1. ## Integral

1. K= $\int \frac {(x + 4)^2}{(x^2 + 8x + 17)^{5/2}}~dx$

I know this integral has something to do with partial fractions. I'm pretty sure you can complete the square of the denominator to make things easier, but im not entirely sure how to proceed with this question.

2. Originally Posted by Belowzero78
1. K= $\int \frac {(x + 4)^2}{(x^2 + 8x + 17)^{5/2}}~dx$

I know this integral has something to do with partial fractions. I'm pretty sure you can complete the square of the denominator to make things easier, but im not entirely sure how to proceed with this question.
Note that you have $\int \frac {(x + 4)^2}{[(x + 4)^2 + 1]^{5/2}}~dx$

Now do a trig substitution: $x + 4 = \tan \theta$

3. Ok, i did the substitution now, im getting tan^2(fata)dfata/sec^3(fata)
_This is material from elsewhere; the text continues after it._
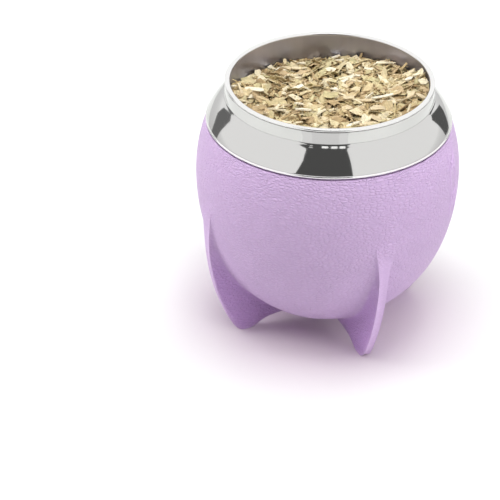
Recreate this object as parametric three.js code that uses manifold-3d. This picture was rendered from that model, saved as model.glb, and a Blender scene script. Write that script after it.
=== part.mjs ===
// A filled mate cup: a round moulded body on four fin feet, a steel collar, a steel vessel
// with a rolled lip, and the heap of dry yerba mate leaf that fills it.
// Millimetres, +Z up. The origin is on the floor, under the cup's axis.
import * as THREE from 'three';
import { mergeVertices } from 'three/addons/utils/BufferGeometryUtils.js';
import Module from 'manifold-3d';

const wasm = await Module();
wasm.setup();

// Body: a ball flattened a little differently above and below its widest line
const BODY_RADIUS = 49.85;
const WIDEST_Z = 64.05;
const UPPER_HALF_HEIGHT = 55.35;
const LOWER_HALF_HEIGHT = 59.6;
const UPPER_POWER = 2;
const LOWER_POWER = 2.12;
const UNDERSIDE_Z = 5.6;
const LEDGE_Z = 85.1;
const LEDGE_WIDTH = 1.4;
const NECK_TOP_Z = 92;
const LOWER_BODY_RINGS = 12;
const LOWER_RING_CROWDING = 0.8;
const UPPER_BODY_RINGS = 3;

// Feet: four fins, each a thin plate that follows a long arc down to the floor
const FOOT_COUNT = 4;
const FIRST_FOOT_ANGLE = 45;
const FIN_ARC_RADIUS = 93;
const FIN_ARC_CENTRE_R = -43;
const FIN_ARC_CENTRE_Z = 47;
const FIN_TOP_Z = 61;
const FIN_PAD_INNER_R = 31;
const FIN_PAD_OUTER_R = 35.4;
const FIN_TOE_RADIUS_START_Z = 1.6;
const FIN_HEEL_RISE = 4.7;
const FIN_HEEL_LENGTH = 4;
const FIN_INNER_R = 9;
const FIN_START_R = 7.5;
const FIN_START_Z = 5.9;
const FIN_ROOT_DEPTH = 2.5;
const FIN_TIP_WIDTH = 3.1;
const FIN_MID_WIDTH = 3.8;
const FIN_TOP_WIDTH = 9;
const FIN_FLARE_START_Z = 38;
const FIN_WEB_HEIGHT = 4;
const FIN_WEB_SPREAD = 1.6;
const FIN_WEB_SHARE = 0.7;
const FIN_LEAST_HEIGHT = 0.5;
const FIN_HEEL_STEPS = 5;
const FIN_ARC_STEPS = 9;

// Steel vessel: straight wall above, a round bowl below, and a rolled lip
const VESSEL_INNER_R = 37.2;
const VESSEL_WALL = 0.8;
const BOWL_TOP_Z = 50;
const BOWL_DEPTH = 32;
const LIP_ROLL_RADIUS = 0.95;
const LIP_CENTRE_Z = 100.9;
const BOWL_STEPS = 6;
const LIP_STEPS = 6;

// Steel collar: a narrow neck band over a convex shoulder
const COLLAR_SHEET = 1;
const NECK_OUTER_R = 39.15;
const NECK_BAND_TOP_Z = 99.65;
const NECK_BAND_BOTTOM_Z = 96.2;
const SHOULDER_BOTTOM_R = 46;
const SHOULDER_BOTTOM_Z = 85.4;
const SHOULDER_ARC_RADIUS = 30;
const BEAD_HEIGHT = 0.7;
const BEAD_STANDS_OUT = 0.2;
const SHOULDER_STEPS = 4;

// Leaf heap: its surface falls towards one side and is piled against the wall in two places.
// Away from the wall no flake stands above the open top height.
const HEAP_MIDDLE_Z = 95.3;
const HEAP_LOW_SIDE_ANGLE = 142;
const HEAP_FALL = 0.13;
const HEAP_RISE = 0.05;
const HEAP_OPEN_R = 32;
const HEAP_OPEN_TOP_Z = 98.4;
const HEAP_PILES = [
  { angle: 31, reach: 36.5, height: 3.4, width: 8 },
  { angle: 194, reach: 37, height: 4.2, width: 7.5 },
];
const HEAP_RINGS = 6;
const HEAP_RING_CROWDING = 0.8;
const LUMP_HEIGHT = 0.5;
const LUMP_SPACING = { x: 8, y: 10 };
const LUMP_PHASE = { x: 1, y: 2 };
const FLAKE_COUNT = 100;
const FLAKE_SEED = 20;
const FLAKE_LENGTH = [4, 9];
const FLAKE_WIDTH = [1.8, 3.6];
const FLAKE_THICKNESS = [0.6, 1.0];
const FLAKE_TAPER = [0.4, 0.9];
const FLAKE_TILT = 16;
const FLAKE_LIE_ANGLE = 33;
const FLAKE_LIE_SPREAD = 75;
const FLAKE_PROUD = 0.25;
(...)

4. Originally Posted by Belowzero78
Ok, i did the substitution now, im getting tan^2(fata)dfata/sec^3(fata)
it's "theta"

ok, from $\int \frac {\tan^2 \theta}{\sec^3 \theta}~d \theta$, write everything it terms of sine and cosine. it should be ok from there

5. $

\int {sin^2(\theta)cos(\theta)}d\theta
$

6. Originally Posted by Belowzero78
$

\int {sin^2(\theta)cos(\theta)}d\theta
$
good. now you can finish this off with a substitution. and back-substitute to get the answer in terms of $x$

7. So would i set:
$u=cos \theta$
$du=-sin\theta d\theta$

8. Originally Posted by Belowzero78
So would i set:
$u=cos \theta$
$du=-sin\theta d\theta$
no